§ Work required
Copy every record word for word.

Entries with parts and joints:
· · · ·

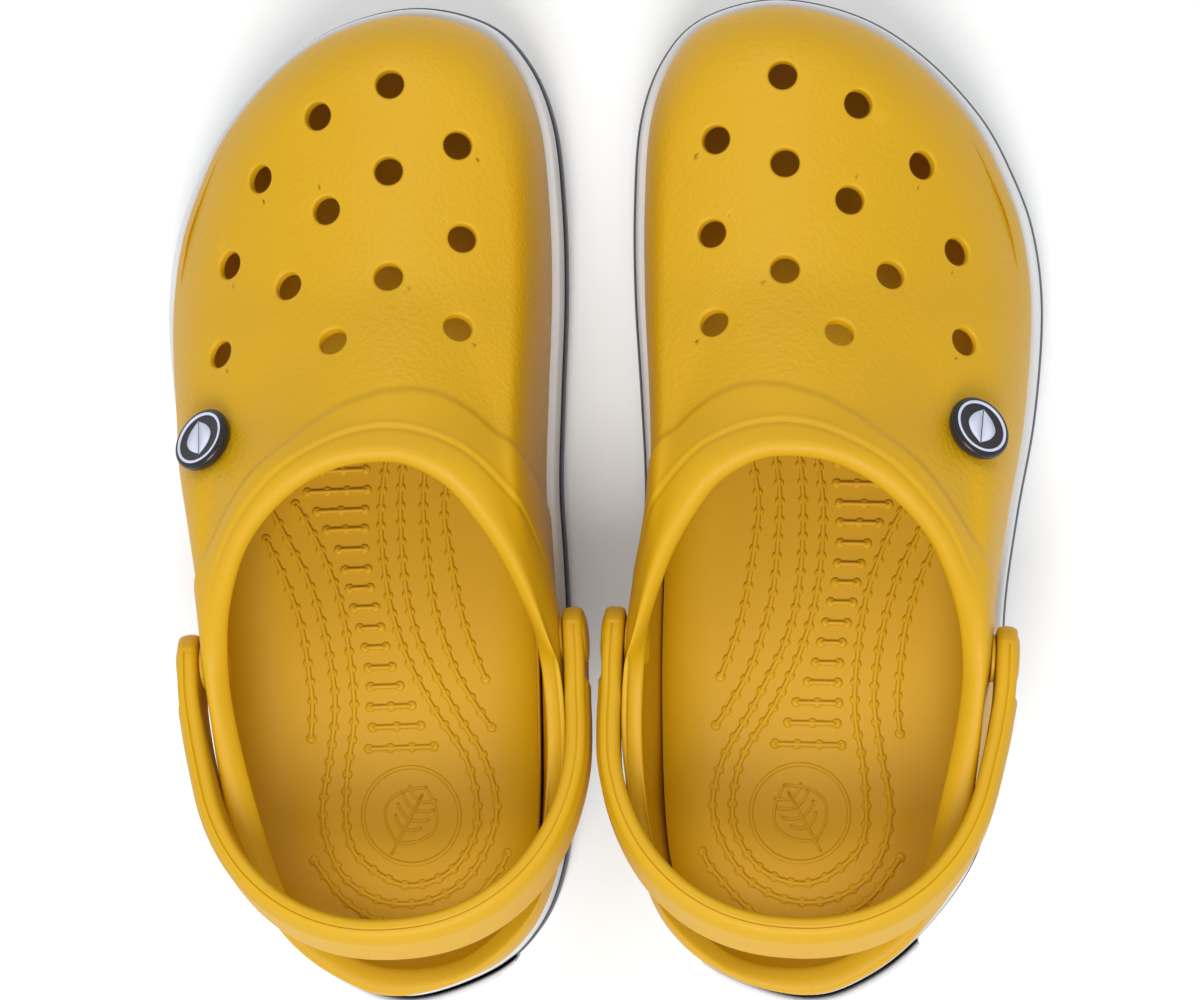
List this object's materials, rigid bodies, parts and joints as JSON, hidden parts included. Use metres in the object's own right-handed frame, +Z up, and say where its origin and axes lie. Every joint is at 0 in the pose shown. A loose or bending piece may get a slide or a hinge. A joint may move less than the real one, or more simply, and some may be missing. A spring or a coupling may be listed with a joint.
{
  "type": "rubber garden clog",
  "caption": "Moulded foam garden clogs, left and right, with a vented toe, rolled collar, striped sole band and a heel strap that swings on rivets.",
  "frame": {"origin": "middle of the pair's footprint, on the floor that the clogs stand on", "axes": "+Y towards the toes, +X towards the wearer's right, +Z up"},
  "size_m": [0.2468, 0.2804, 0.098],
  "materials": {
    "upper_foam": "moulded closed-cell foam with a fine pebble grain and a satin sheen",
    "footbed_foam": "smooth moulded foam with raised bead-and-bar lines",
    "strap_foam": "smooth satin moulded foam",
    "midsole_foam": "matt pale foam",
    "stripe_rubber": "dark navy satin rubber",
    "outsole_rubber": "pale moulded rubber with tread lugs",
    "patch_rubber": "pale satin rubber",
    "rivet_plastic": "satin moulded plastic",
    "washer_plastic": "satin moulded plastic",
    "badge_plastic": "near-black satin plastic",
    "emblem_plastic": "pale printed relief"
  },
  "bodies": {
    "left_clog": {"left_upper_shell": "upper_foam", "left_footbed": "footbed_foam", "left_midsole": "midsole_foam", "left_side_stripe": "stripe_rubber", "left_outsole": "outsole_rubber", "left_heel_patch": "patch_rubber", "left_rivet_stud_outer": "rivet_plastic", "left_rivet_stud_inner": "rivet_plastic", "left_rivet_cap_outer": "rivet_plastic", "left_rivet_cap_inner": "rivet_plastic", "left_washer_outer": "washer_plastic", "left_washer_inner": "washer_plastic", "left_badge_button": "badge_plastic", "left_badge_clip": "badge_plastic", "left_badge_emblem": "emblem_plastic"},
    "left_strap": {"left_heel_strap": "strap_foam"},
    "right_clog": {"right_upper_shell": "upper_foam", "right_footbed": "footbed_foam", "right_midsole": "midsole_foam", "right_side_stripe": "stripe_rubber", "right_outsole": "outsole_rubber", "right_heel_patch": "patch_rubber", "right_rivet_stud_outer": "rivet_plastic", "right_rivet_stud_inner": "rivet_plastic", "right_rivet_cap_outer": "rivet_plastic", "right_rivet_cap_inner": "rivet_plastic", "right_washer_outer": "washer_plastic", "right_washer_inner": "washer_plastic", "right_badge_button": "badge_plastic", "right_badge_clip": "badge_plastic", "right_badge_emblem": "emblem_plastic"},
    "right_strap": {"right_heel_strap": "strap_foam"}
  },
  "joints": [
    {"name": "left_strap_hinge", "type": "hinge", "parent": "left_clog", "child": "left_strap", "pos_m": [-0.05668, -0.03943, 0.058], "axis": [-0.9971, -0.0764, 0], "range_deg": [0, 112]},
    {"name": "right_clog_lift", "type": "slide", "parent": "left_clog", "child": "right_clog", "axis": [0, 0, 1], "range_m": [0, 0.15]},
    {"name": "right_strap_hinge", "type": "hinge", "parent": "right_clog", "child": "right_strap", "pos_m": [0.05781, -0.03771, 0.058], "axis": [-0.9989, 0.0475, 0], "range_deg": [0, 112]}
  ]
}
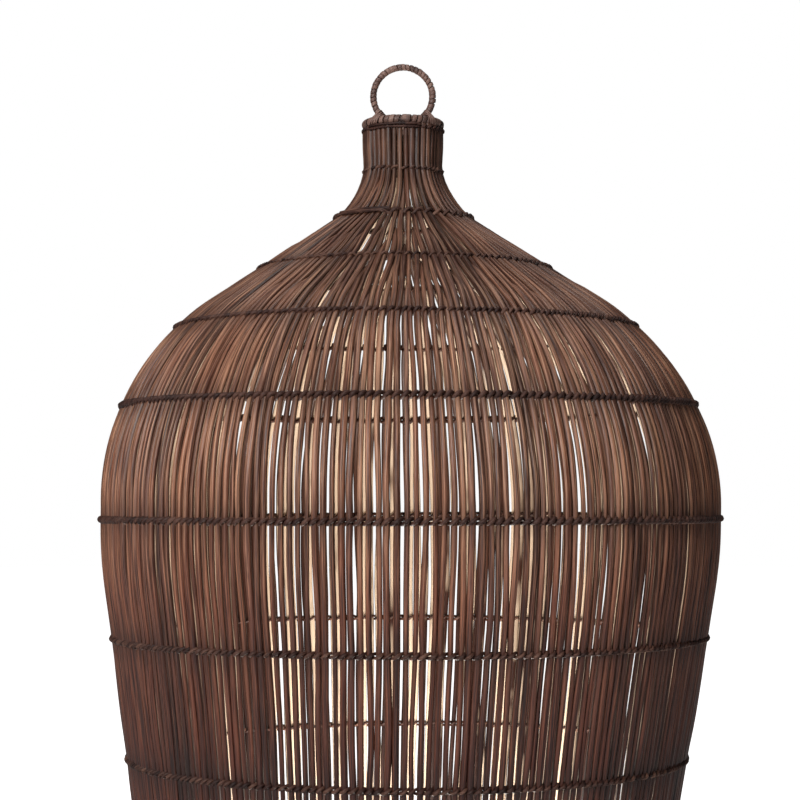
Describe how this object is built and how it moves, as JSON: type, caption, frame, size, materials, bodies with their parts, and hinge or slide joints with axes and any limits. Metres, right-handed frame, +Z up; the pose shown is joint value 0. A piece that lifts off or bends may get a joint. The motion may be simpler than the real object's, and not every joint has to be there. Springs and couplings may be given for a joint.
{
  "type": "wicker pendant shade",
  "caption": "Bell-shaped hanging shade of dark willow rods held by twined rows, with a narrow bound neck, a lashed hanging ring that tilts, and a nailed foot hoop.",
  "frame": {"origin": "middle of the foot, on the surface that the foot hoops can rest on", "axes": "+Z up to the hanging ring, -Y towards the front, where the ring is lashed to the rim, +X to the right seen from the front"},
  "size_m": [0.5034, 0.5034, 0.6978],
  "materials": {
    "rod": "stained willow rods, satin",
    "twine": "dark twisted cane strands",
    "cane": "round cane, hidden under its wrap",
    "strip": "stained flat cane strip, satin",
    "lashing": "stained flat cane strip, satin",
    "hoop": "stained split cane",
    "tack": "dull steel"
  },
  "bodies": {
    "shade": {"rods_from_rim": "rod", "rods_added_below_neck": "rod", "rods_added_on_shoulder": "rod", "first_rods_added_on_dome": "rod", "second_rods_added_on_dome": "rod", "row_a_outer_strand": "twine", "row_a_inner_strand": "twine", "row_b_outer_strand": "twine", "row_b_inner_strand": "twine", "row_c_outer_strand": "twine", "row_c_inner_strand": "twine", "row_d_outer_strand": "twine", "row_d_inner_strand": "twine", "row_e_outer_strand": "twine", "row_e_inner_strand": "twine", "row_f_outer_strand": "twine", "row_f_inner_strand": "twine", "row_g_outer_strand": "twine", "row_g_inner_strand": "twine", "row_h_outer_strand": "twine", "row_h_inner_strand": "twine", "row_i_outer_strand": "twine", "row_i_inner_strand": "twine", "row_j_outer_strand": "twine", "row_j_inner_strand": "twine", "rim_hoop": "cane", "rim_binding": "strip", "right_lashing": "lashing", "left_lashing": "lashing", "foot_outer_hoop": "hoop", "foot_inner_hoop": "hoop", "foot_tacks": "tack"},
    "ring": {"ring_core": "cane", "ring_wrap": "strip"}
  },
  "joints": [
    {"name": "ring_tilt", "type": "hinge", "parent": "shade", "child": "ring", "pos_m": [0, -0.0166, 0.65488], "axis": [1, 0, 0], "range_deg": [-10, 10]}
  ]
}
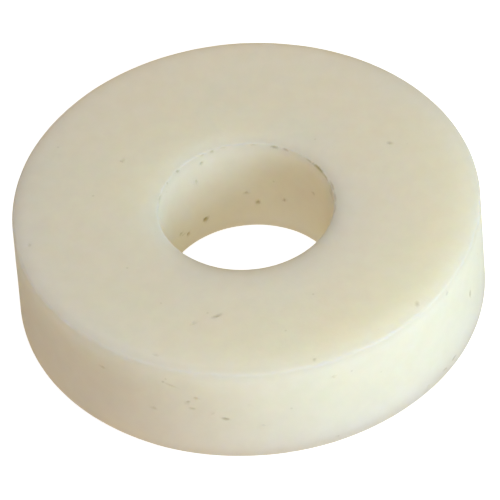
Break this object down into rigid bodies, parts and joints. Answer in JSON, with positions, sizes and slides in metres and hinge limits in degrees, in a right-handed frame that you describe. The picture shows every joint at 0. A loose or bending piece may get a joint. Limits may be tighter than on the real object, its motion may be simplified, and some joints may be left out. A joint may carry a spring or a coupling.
{
  "type": "flat washer",
  "caption": "Thick round flat washer in natural ivory nylon, with a plain clearance bore and slightly rounded edges.",
  "frame": {"origin": "on the bore axis, at the lower bearing face", "axes": "+Z along the bore axis, from the lower bearing face to the upper one; X and Y are any two directions across the ring, which is round"},
  "size_m": [0.017, 0.017, 0.0043],
  "materials": {
    "natural_nylon": "satin"
  },
  "bodies": {
    "root": {"washer": "natural_nylon"}
  },
  "joints": []
}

· · · ·

§ Expected output
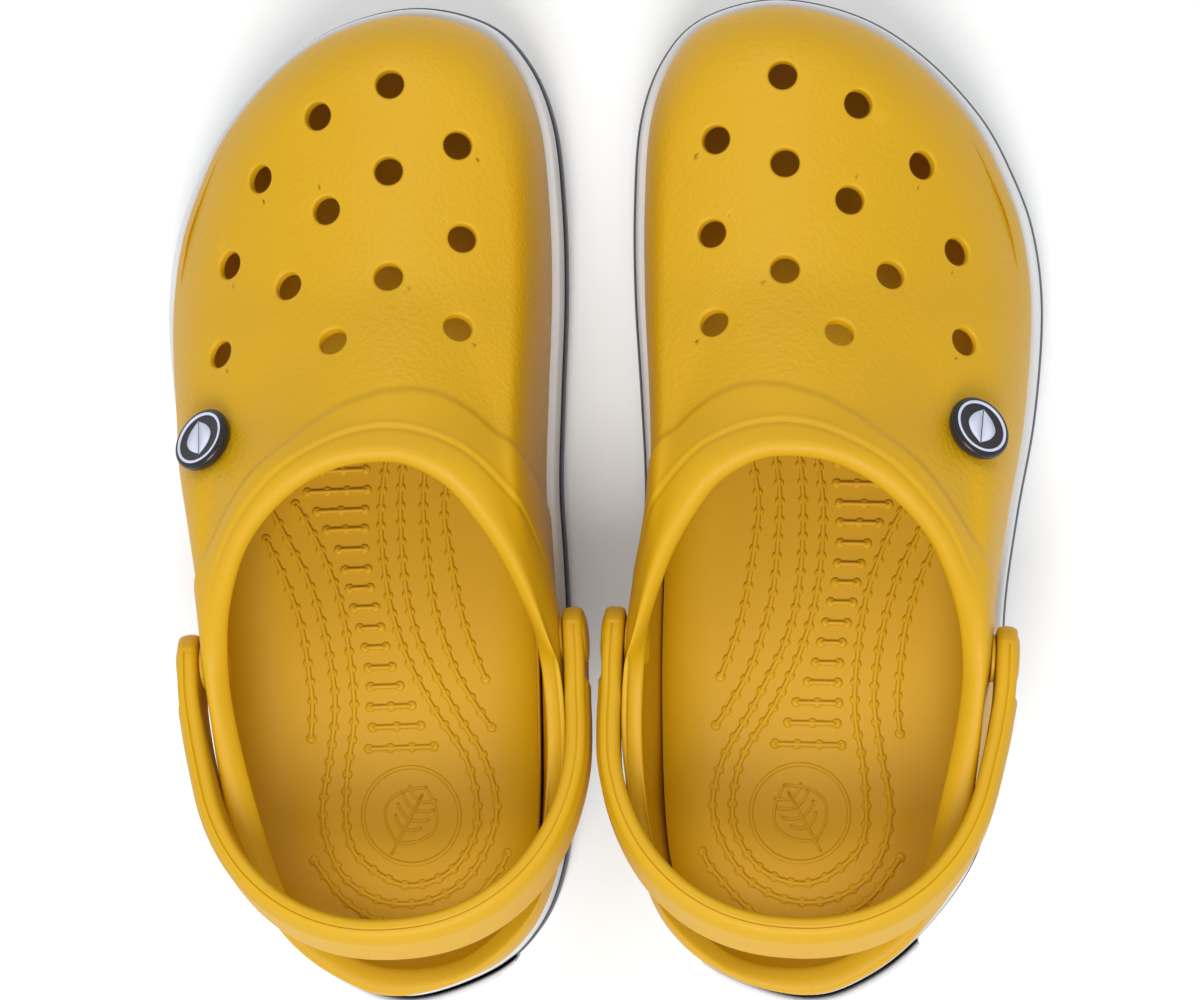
List this object's materials, rigid bodies, parts and joints as JSON, hidden parts included. Use metres in the object's own right-handed frame, +Z up, and say where its origin and axes lie. Every joint is at 0 in the pose shown. A loose or bending piece may get a slide or a hinge. A joint may move less than the real one, or more simply, and some may be missing. A spring or a coupling may be listed with a joint.
{
  "type": "rubber garden clog",
  "caption": "Moulded foam garden clogs, left and right, with a vented toe, rolled collar, striped sole band and a heel strap that swings on rivets.",
  "frame": {"origin": "middle of the pair's footprint, on the floor that the clogs stand on", "axes": "+Y towards the toes, +X towards the wearer's right, +Z up"},
  "size_m": [0.2468, 0.2804, 0.098],
  "materials": {
    "upper_foam": "moulded closed-cell foam with a fine pebble grain and a satin sheen",
    "footbed_foam": "smooth moulded foam with raised bead-and-bar lines",
    "strap_foam": "smooth satin moulded foam",
    "midsole_foam": "matt pale foam",
    "stripe_rubber": "dark navy satin rubber",
    "outsole_rubber": "pale moulded rubber with tread lugs",
    "patch_rubber": "pale satin rubber",
    "rivet_plastic": "satin moulded plastic",
    "washer_plastic": "satin moulded plastic",
    "badge_plastic": "near-black satin plastic",
    "emblem_plastic": "pale printed relief"
  },
  "bodies": {
    "left_clog": {"left_upper_shell": "upper_foam", "left_footbed": "footbed_foam", "left_midsole": "midsole_foam", "left_side_stripe": "stripe_rubber", "left_outsole": "outsole_rubber", "left_heel_patch": "patch_rubber", "left_rivet_stud_outer": "rivet_plastic", "left_rivet_stud_inner": "rivet_plastic", "left_rivet_cap_outer": "rivet_plastic", "left_rivet_cap_inner": "rivet_plastic", "left_washer_outer": "washer_plastic", "left_washer_inner": "washer_plastic", "left_badge_button": "badge_plastic", "left_badge_clip": "badge_plastic", "left_badge_emblem": "emblem_plastic"},
    "left_strap": {"left_heel_strap": "strap_foam"},
    "right_clog": {"right_upper_shell": "upper_foam", "right_footbed": "footbed_foam", "right_midsole": "midsole_foam", "right_side_stripe": "stripe_rubber", "right_outsole": "outsole_rubber", "right_heel_patch": "patch_rubber", "right_rivet_stud_outer": "rivet_plastic", "right_rivet_stud_inner": "rivet_plastic", "right_rivet_cap_outer": "rivet_plastic", "right_rivet_cap_inner": "rivet_plastic", "right_washer_outer": "washer_plastic", "right_washer_inner": "washer_plastic", "right_badge_button": "badge_plastic", "right_badge_clip": "badge_plastic", "right_badge_emblem": "emblem_plastic"},
    "right_strap": {"right_heel_strap": "strap_foam"}
  },
  "joints": [
    {"name": "left_strap_hinge", "type": "hinge", "parent": "left_clog", "child": "left_strap", "pos_m": [-0.05668, -0.03943, 0.058], "axis": [-0.9971, -0.0764, 0], "range_deg": [0, 112]},
    {"name": "right_clog_lift", "type": "slide", "parent": "left_clog", "child": "right_clog", "axis": [0, 0, 1], "range_m": [0, 0.15]},
    {"name": "right_strap_hinge", "type": "hinge", "parent": "right_clog", "child": "right_strap", "pos_m": [0.05781, -0.03771, 0.058], "axis": [-0.9989, 0.0475, 0], "range_deg": [0, 112]}
  ]
}
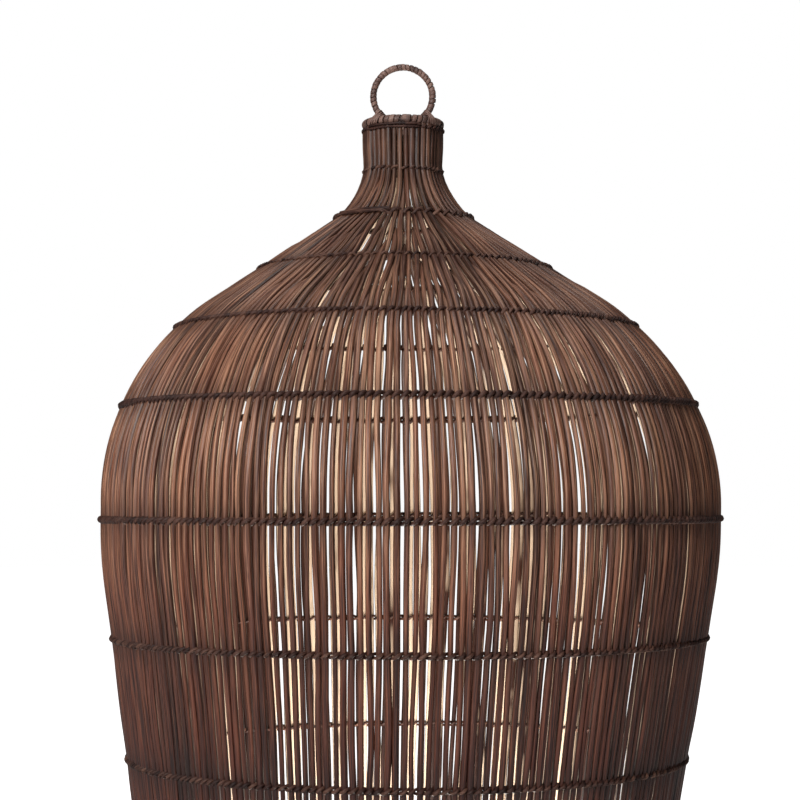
Describe how this object is built and how it moves, as JSON: type, caption, frame, size, materials, bodies with their parts, and hinge or slide joints with axes and any limits. Metres, right-handed frame, +Z up; the pose shown is joint value 0. A piece that lifts off or bends may get a joint. The motion may be simpler than the real object's, and not every joint has to be there. Springs and couplings may be given for a joint.
{
  "type": "wicker pendant shade",
  "caption": "Bell-shaped hanging shade of dark willow rods held by twined rows, with a narrow bound neck, a lashed hanging ring that tilts, and a nailed foot hoop.",
  "frame": {"origin": "middle of the foot, on the surface that the foot hoops can rest on", "axes": "+Z up to the hanging ring, -Y towards the front, where the ring is lashed to the rim, +X to the right seen from the front"},
  "size_m": [0.5034, 0.5034, 0.6978],
  "materials": {
    "rod": "stained willow rods, satin",
    "twine": "dark twisted cane strands",
    "cane": "round cane, hidden under its wrap",
    "strip": "stained flat cane strip, satin",
    "lashing": "stained flat cane strip, satin",
    "hoop": "stained split cane",
    "tack": "dull steel"
  },
  "bodies": {
    "shade": {"rods_from_rim": "rod", "rods_added_below_neck": "rod", "rods_added_on_shoulder": "rod", "first_rods_added_on_dome": "rod", "second_rods_added_on_dome": "rod", "row_a_outer_strand": "twine", "row_a_inner_strand": "twine", "row_b_outer_strand": "twine", "row_b_inner_strand": "twine", "row_c_outer_strand": "twine", "row_c_inner_strand": "twine", "row_d_outer_strand": "twine", "row_d_inner_strand": "twine", "row_e_outer_strand": "twine", "row_e_inner_strand": "twine", "row_f_outer_strand": "twine", "row_f_inner_strand": "twine", "row_g_outer_strand": "twine", "row_g_inner_strand": "twine", "row_h_outer_strand": "twine", "row_h_inner_strand": "twine", "row_i_outer_strand": "twine", "row_i_inner_strand": "twine", "row_j_outer_strand": "twine", "row_j_inner_strand": "twine", "rim_hoop": "cane", "rim_binding": "strip", "right_lashing": "lashing", "left_lashing": "lashing", "foot_outer_hoop": "hoop", "foot_inner_hoop": "hoop", "foot_tacks": "tack"},
    "ring": {"ring_core": "cane", "ring_wrap": "strip"}
  },
  "joints": [
    {"name": "ring_tilt", "type": "hinge", "parent": "shade", "child": "ring", "pos_m": [0, -0.0166, 0.65488], "axis": [1, 0, 0], "range_deg": [-10, 10]}
  ]
}
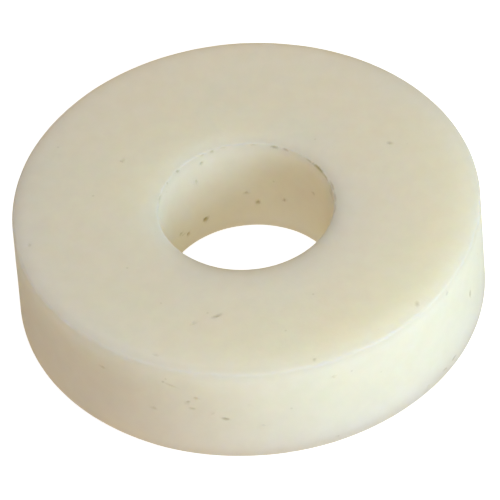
Break this object down into rigid bodies, parts and joints. Answer in JSON, with positions, sizes and slides in metres and hinge limits in degrees, in a right-handed frame that you describe. The picture shows every joint at 0. A loose or bending piece may get a joint. Limits may be tighter than on the real object, its motion may be simplified, and some joints may be left out. A joint may carry a spring or a coupling.
{
  "type": "flat washer",
  "caption": "Thick round flat washer in natural ivory nylon, with a plain clearance bore and slightly rounded edges.",
  "frame": {"origin": "on the bore axis, at the lower bearing face", "axes": "+Z along the bore axis, from the lower bearing face to the upper one; X and Y are any two directions across the ring, which is round"},
  "size_m": [0.017, 0.017, 0.0043],
  "materials": {
    "natural_nylon": "satin"
  },
  "bodies": {
    "root": {"washer": "natural_nylon"}
  },
  "joints": []
}